1. Field of the Invention
This invention relates to low D.E. starch hydrolysate syrups which remain clear over a relatively long period of time at high solids concentrations. The syrups are particularly useful as extenders for synthetic sweeteners. The invention is also concerned with a method of preparing said syrups wherein the first step includes increasing the degree of branching of the starch prior to an enzymatic hydrolysis step.
2. Description Of The Prior Art
There are many processes known in the art for producing low D.E. starch hydrolysates. These processes include liquefying an aqueous slurry of starch with an acid, followed by enzymatic conversion, sometimes referred to as saccharification, or liquefying an aqueous slurry of starch with a liquefying enzyme, followed by enzymatic conversion. For example, Dutch Pat. No. 66/12486, published Apr. 3, 1967, discloses a method for hydrolyzing an aqueous slurry of starch with an acid to a D.E. of at least about 7 to no more than about 16, followed by enzymatic conversion with bacterial alpha-amylase to a D.E. in the range of from about 23 to about 35. Belgian Pat. No. 708,104, published June 18, 1968, discloses a method for hydrolyzing an aqueous slurry of starch with an acid or an enzyme to obtain a liquefied starch hydrolysate having a D.E. of less than about 15, followed by enzymatic conversion of the liquefied starch hydrolysate to a D.E. of less than about 25. It is further disclosed in said Belgian patent that exceptional results are obtained by the enzymatic liquefaction of an aqueous slurry of a waxy starch, followed by the enzymatic conversion of the liquefied waxy starch with bacterial alpha-amylase to obtain a starch hydrolysate having a D.E. in the range of from about 5 to about 25. Products produced by this latter method are extremely soluble in water and their syrups are haze resistant at low temperatures for at least three days. These products are commercially available under the trade name "Mor-Rex", sold by CPC International Inc. German Pat. No. 1,955,392, published June 16, 1971, also discloses a process for hydrolyzing an aqueous slurry of starch with an acid or an enzyme to obtain a liquefied starch hydrolysate having a D.E. of not substantially above 3, followed by enzymatic conversion with bacterial alpha-amylase to obtain a starch hydrolysate having a D.E. not substantially above 18.

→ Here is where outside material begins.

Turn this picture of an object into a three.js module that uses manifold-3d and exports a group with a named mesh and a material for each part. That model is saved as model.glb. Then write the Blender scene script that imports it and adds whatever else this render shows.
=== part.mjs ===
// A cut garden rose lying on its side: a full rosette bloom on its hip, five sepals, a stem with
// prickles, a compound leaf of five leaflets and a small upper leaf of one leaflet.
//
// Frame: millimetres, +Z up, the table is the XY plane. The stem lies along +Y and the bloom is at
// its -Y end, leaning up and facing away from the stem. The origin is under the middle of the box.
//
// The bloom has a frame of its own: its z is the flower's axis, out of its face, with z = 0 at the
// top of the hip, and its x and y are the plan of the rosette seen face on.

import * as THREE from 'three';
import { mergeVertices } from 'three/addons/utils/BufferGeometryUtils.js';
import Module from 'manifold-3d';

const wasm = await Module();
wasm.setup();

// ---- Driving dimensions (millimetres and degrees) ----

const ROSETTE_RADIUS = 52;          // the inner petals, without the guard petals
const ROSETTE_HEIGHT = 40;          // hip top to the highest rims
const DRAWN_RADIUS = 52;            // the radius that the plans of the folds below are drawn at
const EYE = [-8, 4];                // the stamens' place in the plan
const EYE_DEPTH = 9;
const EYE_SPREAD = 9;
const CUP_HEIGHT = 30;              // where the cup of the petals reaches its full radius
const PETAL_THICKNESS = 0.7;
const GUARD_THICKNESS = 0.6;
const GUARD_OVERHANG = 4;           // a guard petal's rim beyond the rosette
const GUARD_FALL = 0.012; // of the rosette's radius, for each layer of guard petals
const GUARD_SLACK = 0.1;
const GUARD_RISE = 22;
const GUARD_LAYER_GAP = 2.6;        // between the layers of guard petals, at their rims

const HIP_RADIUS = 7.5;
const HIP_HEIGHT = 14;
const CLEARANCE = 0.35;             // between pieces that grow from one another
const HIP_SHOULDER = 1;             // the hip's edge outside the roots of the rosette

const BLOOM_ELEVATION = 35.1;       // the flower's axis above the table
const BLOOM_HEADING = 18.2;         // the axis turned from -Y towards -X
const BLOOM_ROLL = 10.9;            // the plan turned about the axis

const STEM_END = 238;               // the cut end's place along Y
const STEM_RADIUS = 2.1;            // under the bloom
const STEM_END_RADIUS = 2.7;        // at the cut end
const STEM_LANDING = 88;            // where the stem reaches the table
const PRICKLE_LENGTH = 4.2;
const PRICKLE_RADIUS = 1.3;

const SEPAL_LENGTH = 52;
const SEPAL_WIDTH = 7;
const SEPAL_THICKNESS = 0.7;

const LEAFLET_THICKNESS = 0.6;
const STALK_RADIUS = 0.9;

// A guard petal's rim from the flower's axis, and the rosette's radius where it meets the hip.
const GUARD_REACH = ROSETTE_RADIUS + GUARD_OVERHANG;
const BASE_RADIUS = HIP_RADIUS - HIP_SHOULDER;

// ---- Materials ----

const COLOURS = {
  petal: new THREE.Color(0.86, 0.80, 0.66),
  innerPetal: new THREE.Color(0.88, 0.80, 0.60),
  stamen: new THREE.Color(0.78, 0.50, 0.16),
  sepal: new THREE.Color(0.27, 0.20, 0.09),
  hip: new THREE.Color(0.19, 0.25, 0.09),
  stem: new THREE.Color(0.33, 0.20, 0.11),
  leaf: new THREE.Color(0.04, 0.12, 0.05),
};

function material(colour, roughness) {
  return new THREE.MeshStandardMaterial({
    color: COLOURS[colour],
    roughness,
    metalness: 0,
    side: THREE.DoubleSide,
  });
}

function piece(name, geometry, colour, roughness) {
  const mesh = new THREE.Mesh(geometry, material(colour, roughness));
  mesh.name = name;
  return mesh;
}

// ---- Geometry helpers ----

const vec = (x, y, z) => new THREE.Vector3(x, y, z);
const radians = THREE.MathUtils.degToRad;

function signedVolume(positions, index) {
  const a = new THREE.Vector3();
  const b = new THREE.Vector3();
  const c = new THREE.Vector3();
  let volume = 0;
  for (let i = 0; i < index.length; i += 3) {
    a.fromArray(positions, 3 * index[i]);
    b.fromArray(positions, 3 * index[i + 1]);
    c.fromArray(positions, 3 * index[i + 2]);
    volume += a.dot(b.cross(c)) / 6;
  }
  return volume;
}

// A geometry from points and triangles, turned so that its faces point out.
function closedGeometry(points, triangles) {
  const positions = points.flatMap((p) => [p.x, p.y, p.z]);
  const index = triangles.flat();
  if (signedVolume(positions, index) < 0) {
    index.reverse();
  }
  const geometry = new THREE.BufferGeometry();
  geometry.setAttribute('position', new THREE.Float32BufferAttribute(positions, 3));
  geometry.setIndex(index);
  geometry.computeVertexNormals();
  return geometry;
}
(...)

The aforementioned prior art methods provide a low D.E. product which performs well in many applications, particularly when used as a carrier for synthetic sweeteners. Other applications for the low D.E. starch hydrolysates include use as a bulking or dispersing agent in synthetic creams or coffee whiteners, as a moisture-holding agent in breads, pastries, meats and as a bodying and smoothing agent in puddings, soups and frozen ice desserts.
The low D.E. starch hydrolysates of the aforementioned prior art methods are first prepared in syrup form and generally dried to a solid. However, many users of low D.E. starch hydrolysates desire a liquid product to reduce handling costs and to eliminate the need for redispersing a dried product. It has been found that one cannot store and/or ship starch hydrolysates of the desired low D.E. in highly concentrated form. To date, there is no known economical method for preparing a low D.E. syrup at high solids which is resistant to the formation of haze on storage. The low D.E. starch hydrolysates prepared by the aforementioned prior art methods tend to haze when their syrups are in concentrated form due to the association of the partially degraded starch molecules in the solution. For example, hydrolysates from corn starch having a D.E. less than about 20 when concentrated up to about 70% solids tend to quickly haze upon storage, until the point where the product sets up to a solid. Attempts to produce a low D.E. waxy starch hydrolysate product at about a 70% solids content or above and having a D.E. less than about 15 results in hazing when the syrup is stored for long periods of time, i.e., more than about three days.
Prior art methods for preparing low D.E. starch hydrolysates using the enzyme bacterial alpha-amylase generally have required an additional liquefaction step with either an acid or an enzyme to provide an aqueous dispersion substantially free of residual starch granules. This technique has been considered necessary in order to provide a uniform conversion of the aqueous starch dispersion with the hydrolyzing enzyme. Heretofore, it has been believed that this aqueous liquefaction step has been necessary to prevent the occurrance of very large starch molecules in the low D.E. starch hydrolysate product. The presence of these large starch molecules is objectionable from the standpoint of filtration and retrogradation, the latter of which is associated with haze formation in the low D.E. syrups.
Heretofore, it has been believed that dextrins would not be a suitable starting material for preparing low D.E. starch hydrolysates by conversion of the same with bacterial alpha-amylase. The reason for this belief is because the conditions used in the art to manufacture dextrins result in a bond rearrangement which causes branching to occur, and because of this bond rearrangement, the dextrins are not expected to undergo a significant conversion in order to obtain a starch hydrolysate which will be readily soluble in water.